Le simulateur se compose de deux parties distinctes. Une partie
mécanique qui, à l'extérieur
"ressemble à une
cabine de jacuzzi",
mais qui reconstitue parfaitement l'intérieur
d'un char Abrams M1 de 70 tonnes, avec poste de commandement, poste de
tir, munitions, manettes de contrôle... Les instruments inutiles à
la formation tactique sont seulement peints. L'ouverture vers
l'extérieur se fait au travers de petits blocs de vision. C'est
là qu'est la différence par rapport au char réel car la
fenêtre donne non pas sur l'extérieur, mais sur un écran.
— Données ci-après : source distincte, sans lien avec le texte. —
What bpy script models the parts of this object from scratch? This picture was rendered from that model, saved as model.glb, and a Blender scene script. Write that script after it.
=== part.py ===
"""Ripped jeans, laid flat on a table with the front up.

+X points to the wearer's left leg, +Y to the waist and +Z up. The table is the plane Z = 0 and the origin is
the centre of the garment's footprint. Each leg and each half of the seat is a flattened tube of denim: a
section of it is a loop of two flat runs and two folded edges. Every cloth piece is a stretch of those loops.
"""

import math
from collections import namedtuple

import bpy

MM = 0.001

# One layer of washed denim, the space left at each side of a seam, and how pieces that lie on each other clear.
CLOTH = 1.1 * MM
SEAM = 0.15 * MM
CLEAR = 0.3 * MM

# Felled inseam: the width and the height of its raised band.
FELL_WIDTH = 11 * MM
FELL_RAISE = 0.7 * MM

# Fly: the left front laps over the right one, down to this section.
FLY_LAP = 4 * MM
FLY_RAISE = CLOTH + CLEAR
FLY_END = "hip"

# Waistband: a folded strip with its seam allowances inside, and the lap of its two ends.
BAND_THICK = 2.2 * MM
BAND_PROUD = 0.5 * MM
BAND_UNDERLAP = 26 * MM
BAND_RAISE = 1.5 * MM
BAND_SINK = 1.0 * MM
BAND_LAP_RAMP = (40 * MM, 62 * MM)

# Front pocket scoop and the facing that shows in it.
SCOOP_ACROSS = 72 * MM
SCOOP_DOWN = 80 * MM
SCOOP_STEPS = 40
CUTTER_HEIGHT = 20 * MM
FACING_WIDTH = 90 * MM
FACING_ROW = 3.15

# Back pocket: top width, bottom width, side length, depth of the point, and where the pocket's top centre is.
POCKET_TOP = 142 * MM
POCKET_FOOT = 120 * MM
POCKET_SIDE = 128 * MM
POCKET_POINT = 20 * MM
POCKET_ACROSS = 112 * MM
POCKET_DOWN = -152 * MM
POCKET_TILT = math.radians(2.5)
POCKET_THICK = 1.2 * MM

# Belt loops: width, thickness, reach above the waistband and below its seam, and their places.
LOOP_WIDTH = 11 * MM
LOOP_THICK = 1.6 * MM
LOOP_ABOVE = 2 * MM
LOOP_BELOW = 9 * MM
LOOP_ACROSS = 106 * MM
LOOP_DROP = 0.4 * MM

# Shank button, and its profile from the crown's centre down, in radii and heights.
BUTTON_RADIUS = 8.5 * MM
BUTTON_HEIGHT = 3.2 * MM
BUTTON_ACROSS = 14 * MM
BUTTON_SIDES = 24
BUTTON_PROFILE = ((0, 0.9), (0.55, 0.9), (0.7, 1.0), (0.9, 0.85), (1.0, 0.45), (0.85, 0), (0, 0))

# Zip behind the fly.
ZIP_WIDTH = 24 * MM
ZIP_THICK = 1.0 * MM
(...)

L'autre partie du simulateur est constituée par un calculateur d'images,
commandé
simultanément
par tous les participants des
différentes cabines, et par l'instructeur qui peut lui aussi intervenir
sur l'image, en commandant par exemple la réaction des blindés
ennemis.
Même en l'absence de vérins hydrauliques pour simuler les
mouvements, la reconstitution de "l'ambiance" de la
manœuvre est
parfaite, car, outre le bruit du moteur, les liaisons radio, l'écho
radar sur l'écran de contrôle, les frayeurs sont bien
réelles. L'équipage de chaque cabine voit défiler les
images sur le bloc vision, peut commander les appuis d'artillerie. Lorsque le
char est "touché", l'écran devient noir. C'est la mort virtuelle.
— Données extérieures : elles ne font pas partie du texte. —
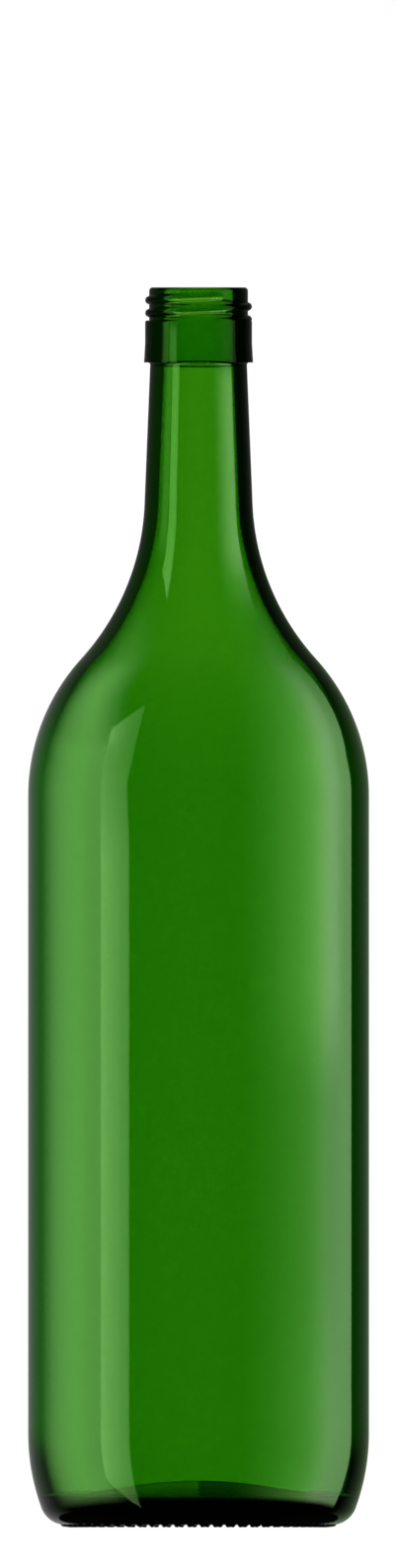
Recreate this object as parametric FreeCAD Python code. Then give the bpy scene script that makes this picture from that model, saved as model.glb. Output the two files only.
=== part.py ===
import FreeCAD, Part
import math
import os
from FreeCAD import Vector

# One-litre bordeaux bottle in green glass, open at the top, with a finish for a
# screw cap. Millimetres, +Z up, origin on the axis at the surface it stands on.
# The glass is one section of lines and tangent arcs, turned about Z. The bead of
# the screw thread and the ribs that the bottle stands on are fused to it.

# Overall
overall_height = 315.0
body_diameter = 86.6
body_wall = 4.15

# Finish: walls outwards from the bore, and drops from the lip
bore_diameter = 17.66
lip_wall = 3.72
lip_outer_round = 0.9
lip_bore_round = 0.6
band_drop = 8.4
band_step = 0.015
band_top_round = 0.5
flare_drop = 14.2
flare_spread = 0.275
finish_height = 19.1
band_root_round = 0.6

# Screw thread: one round, right-handed bead that starts inside the band
thread_height = 1.01
thread_pitch = 3.26
thread_turns = 2.3
thread_end_drop = 2.29
thread_end_angle = 287.5
thread_fade_radius = 4.0

# Neck: a slow cone
neck_wall = 3.44
neck_length = 35.95
neck_taper = math.radians(2.32)

# Shoulder: a hollow arc into a full arc, outside and inside
hollow_radius = 62.15
full_radius = 51.8
inner_hollow_radius = 64.55
inner_full_radius = 50.7

# Base: slow curve, heel, roll inside the heel, and punt
base_curve_radius = 55.1
heel_radius = 6.65
bearing_inset = 9.6
roll_radius = 5.0
punt_depth = 5.0

# Ribs of the bearing ring: round bars across the heel, lowest at their inner ends
rib_count = 62
rib_width = 1.4
rib_drop = 0.64
rib_rise = 0.22
rib_reach_out = 0.7
rib_reach_in = 1.5
rib_skew = 20.0
rib_first_angle = -87.3

# Floor of the hollow: corner, valley and push-up
floor_height = 7.4
corner_radius = 2.5
valley_radius = 25.0
push_up_radius = 108.0

# Radii that several features share
body_radius = body_diameter / 2
bore_radius = bore_diameter / 2
lip_radius = bore_radius + lip_wall
band_radius = lip_radius + thread_height + band_step
neck_radius = bore_radius + neck_wall
bearing_radius = body_radius - bearing_inset
finish_foot = overall_height - finish_height


def at(radius, height):
    """Point of the section, in the half plane of +X."""
    return Vector(radius, 0, height)


def beyond(start, through, distance):
    """Point at this distance from start, on the ray to through."""
    direction = through - start
    direction.normalize()
    return start + direction * distance


def leg(longest, other):
    """Third side of a right triangle."""
    return math.sqrt(longest ** 2 - other ** 2)


def turn(shape, degrees, foot=Vector(0, 0, 0)):
    """Turns a shape about the upright line through foot."""
    shape.rotate(foot, Vector(0, 0, 1), degrees)
    return shape


class Section:
    """Chain of lines and arcs in the half plane, turned about the axis into a solid."""

    def __init__(self, start):
        self.here = start
        self.edges = []

    def line(self, end):
        self.edges.append(Part.LineSegment(self.here, end).toShape())
        self.here = end

    def arc(self, centre, end):
        """The arc of less than half a turn about centre."""
        halfway = (self.here - centre) + (end - centre)
        middle = beyond(centre, centre + halfway, (self.here - centre).Length)
        self.edges.append(Part.Arc(self.here, middle, end).toShape())
        self.here = end

    def solid(self):
        face = Part.Face(Part.Wire(self.edges))
        return face.revolve(Vector(0, 0, 0), Vector(0, 0, 1), 360)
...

Comme l'explique un participant :
" Les simulateurs ne sont
pas
des jouets. Même si, bien sûr, il y a une part de jeu (
They are
fun in some sense
). Vous pouvez avancer, reculer, armer, tirer. Vous pouvez
aussi paniquer, perdre les pédales devant vos camarades, être
tué "virtuellement parlant". Votre carrière -réelle- peut
parfaitement être affectée par ce que vous faites sur
simulateur. "
D'ailleurs, au
débriefing
qui suit
l'exercice, personne ne parle de réalité virtuelle, mais bien de
combat. Un combat dans un
cyberespace
militaire.
La manœuvre est aujourd'hui possible à l'échelon du peloton
(4 chars) et peut-être de l'escadron (12 chars). L'objectif est de
parvenir à relier 1000 simulateurs, jusqu'à réaliser des
manœuvres interarmées...
Les propos en italique sont issus d'un article de Bruce Sterling, Wired Magazine , 1993.